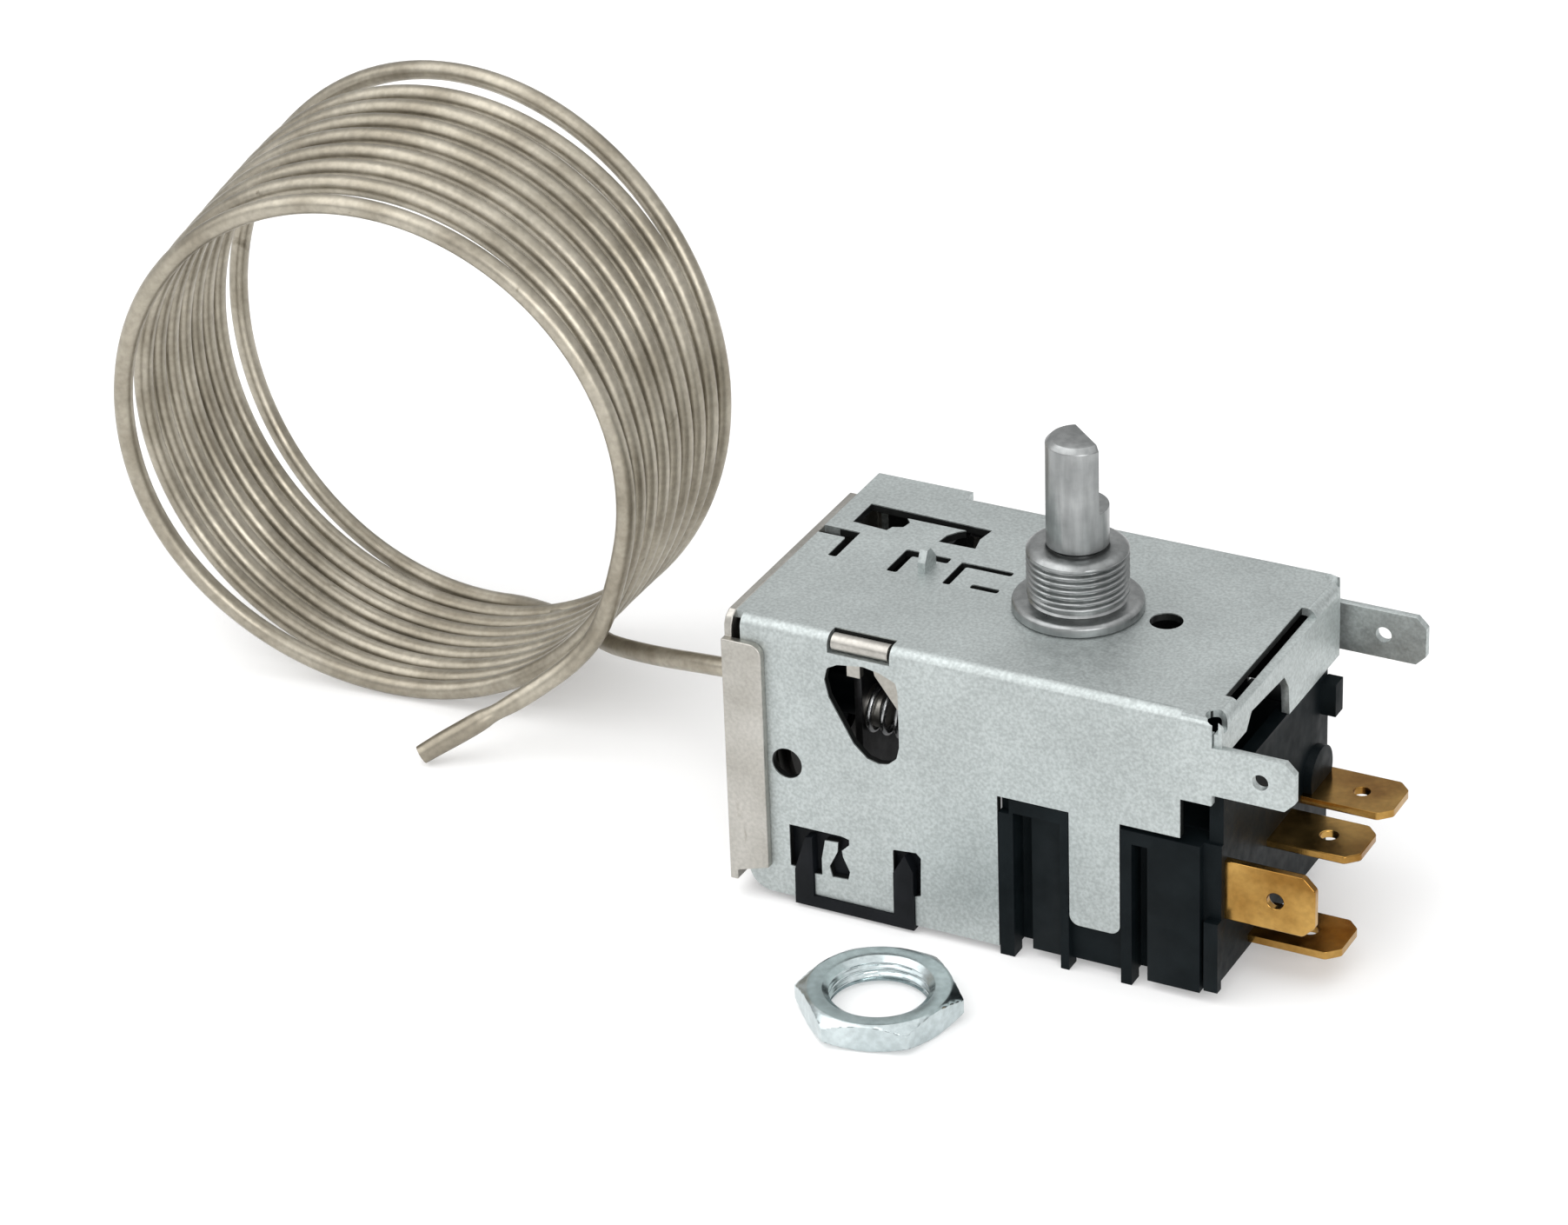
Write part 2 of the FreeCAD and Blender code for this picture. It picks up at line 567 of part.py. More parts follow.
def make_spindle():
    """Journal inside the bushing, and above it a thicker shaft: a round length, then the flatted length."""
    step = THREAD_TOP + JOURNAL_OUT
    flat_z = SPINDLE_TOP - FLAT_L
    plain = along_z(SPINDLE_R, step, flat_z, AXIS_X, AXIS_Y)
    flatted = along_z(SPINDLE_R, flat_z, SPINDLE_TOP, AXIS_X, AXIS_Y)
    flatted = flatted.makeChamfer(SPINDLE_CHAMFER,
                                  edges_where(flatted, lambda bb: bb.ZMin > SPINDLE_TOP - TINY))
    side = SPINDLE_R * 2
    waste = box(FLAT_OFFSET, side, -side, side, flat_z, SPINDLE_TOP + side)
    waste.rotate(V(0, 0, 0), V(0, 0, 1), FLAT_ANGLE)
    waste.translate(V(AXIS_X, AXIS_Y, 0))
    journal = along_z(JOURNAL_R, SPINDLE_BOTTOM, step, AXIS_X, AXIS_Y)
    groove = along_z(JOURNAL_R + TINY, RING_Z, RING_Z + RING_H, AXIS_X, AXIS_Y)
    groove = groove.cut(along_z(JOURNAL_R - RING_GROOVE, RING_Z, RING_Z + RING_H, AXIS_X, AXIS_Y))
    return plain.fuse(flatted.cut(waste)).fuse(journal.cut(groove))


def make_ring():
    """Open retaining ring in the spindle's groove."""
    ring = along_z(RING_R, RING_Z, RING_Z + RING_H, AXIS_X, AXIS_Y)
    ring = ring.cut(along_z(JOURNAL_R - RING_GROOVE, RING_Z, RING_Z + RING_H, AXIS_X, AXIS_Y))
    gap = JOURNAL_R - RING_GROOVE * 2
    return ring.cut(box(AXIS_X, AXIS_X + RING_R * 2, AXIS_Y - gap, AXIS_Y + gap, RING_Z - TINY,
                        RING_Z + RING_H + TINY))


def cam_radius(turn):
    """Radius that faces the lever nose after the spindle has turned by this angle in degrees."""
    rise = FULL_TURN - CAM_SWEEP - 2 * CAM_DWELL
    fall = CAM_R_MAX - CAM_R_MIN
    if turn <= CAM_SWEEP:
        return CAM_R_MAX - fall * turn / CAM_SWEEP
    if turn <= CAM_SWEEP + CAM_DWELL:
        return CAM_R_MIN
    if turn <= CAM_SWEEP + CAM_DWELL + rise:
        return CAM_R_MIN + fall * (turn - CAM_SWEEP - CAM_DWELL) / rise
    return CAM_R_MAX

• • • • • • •

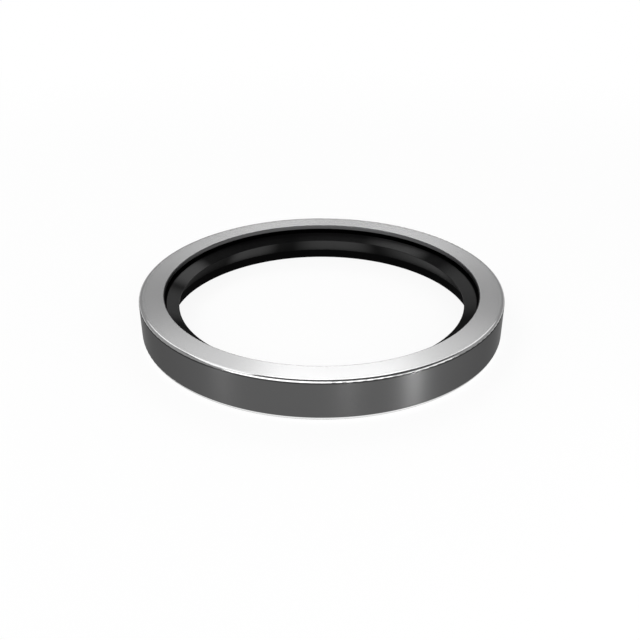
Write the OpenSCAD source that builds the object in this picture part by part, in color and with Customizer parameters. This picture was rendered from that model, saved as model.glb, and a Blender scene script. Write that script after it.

• • • • • • •

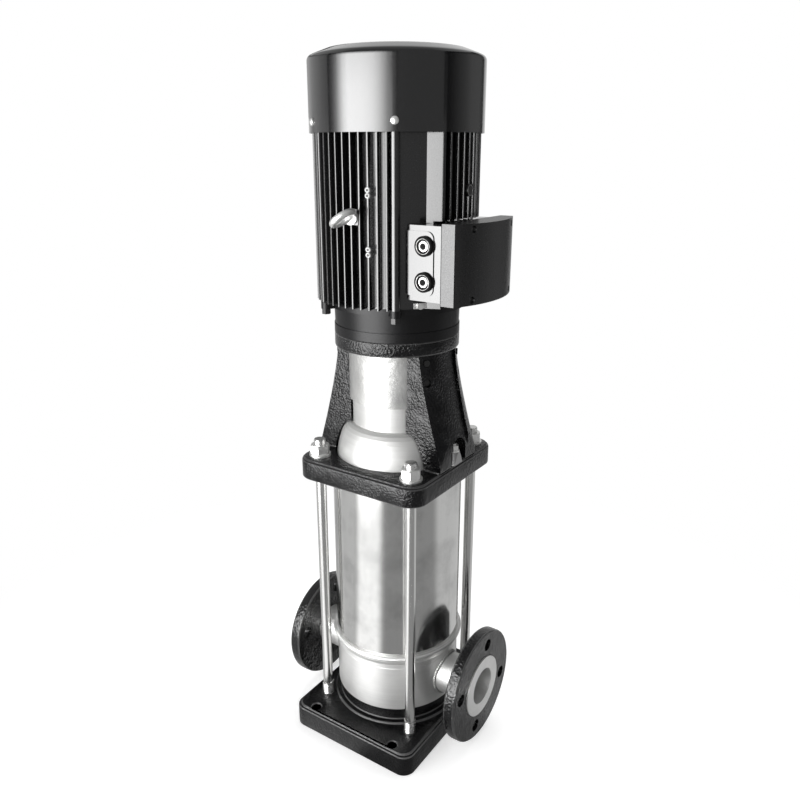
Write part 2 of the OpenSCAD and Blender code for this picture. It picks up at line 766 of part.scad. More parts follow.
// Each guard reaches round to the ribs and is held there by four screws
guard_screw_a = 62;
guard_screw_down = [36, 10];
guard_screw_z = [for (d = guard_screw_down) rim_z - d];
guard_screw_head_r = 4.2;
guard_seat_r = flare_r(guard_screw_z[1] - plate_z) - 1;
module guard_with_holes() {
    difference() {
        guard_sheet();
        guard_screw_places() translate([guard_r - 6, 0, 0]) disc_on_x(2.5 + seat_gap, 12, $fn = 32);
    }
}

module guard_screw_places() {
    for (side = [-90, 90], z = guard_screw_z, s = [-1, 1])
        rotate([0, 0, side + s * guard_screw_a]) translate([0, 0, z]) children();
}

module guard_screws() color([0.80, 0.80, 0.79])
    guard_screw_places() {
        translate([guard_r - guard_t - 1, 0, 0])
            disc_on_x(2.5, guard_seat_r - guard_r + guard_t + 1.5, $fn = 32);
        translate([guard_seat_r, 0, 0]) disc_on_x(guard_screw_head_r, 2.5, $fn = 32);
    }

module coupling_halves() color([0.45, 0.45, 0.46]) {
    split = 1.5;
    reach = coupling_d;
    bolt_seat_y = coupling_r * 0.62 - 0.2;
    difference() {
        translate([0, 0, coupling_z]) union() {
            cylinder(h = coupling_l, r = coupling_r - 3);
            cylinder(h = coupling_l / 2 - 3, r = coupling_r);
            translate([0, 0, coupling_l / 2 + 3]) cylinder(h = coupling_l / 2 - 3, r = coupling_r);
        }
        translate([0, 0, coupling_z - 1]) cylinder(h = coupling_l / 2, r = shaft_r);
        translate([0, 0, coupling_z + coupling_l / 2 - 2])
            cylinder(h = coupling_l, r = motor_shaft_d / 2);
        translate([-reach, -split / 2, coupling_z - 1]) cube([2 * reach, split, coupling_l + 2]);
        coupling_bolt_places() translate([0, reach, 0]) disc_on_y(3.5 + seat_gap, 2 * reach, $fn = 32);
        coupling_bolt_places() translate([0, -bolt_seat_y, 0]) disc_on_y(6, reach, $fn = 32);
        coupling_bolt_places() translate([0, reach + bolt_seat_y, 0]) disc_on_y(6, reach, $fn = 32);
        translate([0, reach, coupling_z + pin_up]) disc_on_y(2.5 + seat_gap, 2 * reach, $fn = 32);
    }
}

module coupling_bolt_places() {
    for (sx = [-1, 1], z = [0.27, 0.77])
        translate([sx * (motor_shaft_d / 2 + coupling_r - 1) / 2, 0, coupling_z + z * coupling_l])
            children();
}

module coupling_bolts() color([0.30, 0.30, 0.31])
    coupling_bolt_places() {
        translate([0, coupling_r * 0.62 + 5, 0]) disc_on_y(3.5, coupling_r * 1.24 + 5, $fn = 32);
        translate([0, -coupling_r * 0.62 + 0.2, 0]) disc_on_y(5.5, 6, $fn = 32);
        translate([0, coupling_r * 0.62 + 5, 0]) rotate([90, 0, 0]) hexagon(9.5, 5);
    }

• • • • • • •

### EXERCISE DETAILS
From the data above, copy each line that has the string "follow".

### FULL RESPONSE
Write part 2 of the FreeCAD and Blender code for this picture. It picks up at line 567 of part.py. More parts follow.
Write part 2 of the OpenSCAD and Blender code for this picture. It picks up at line 766 of part.scad. More parts follow.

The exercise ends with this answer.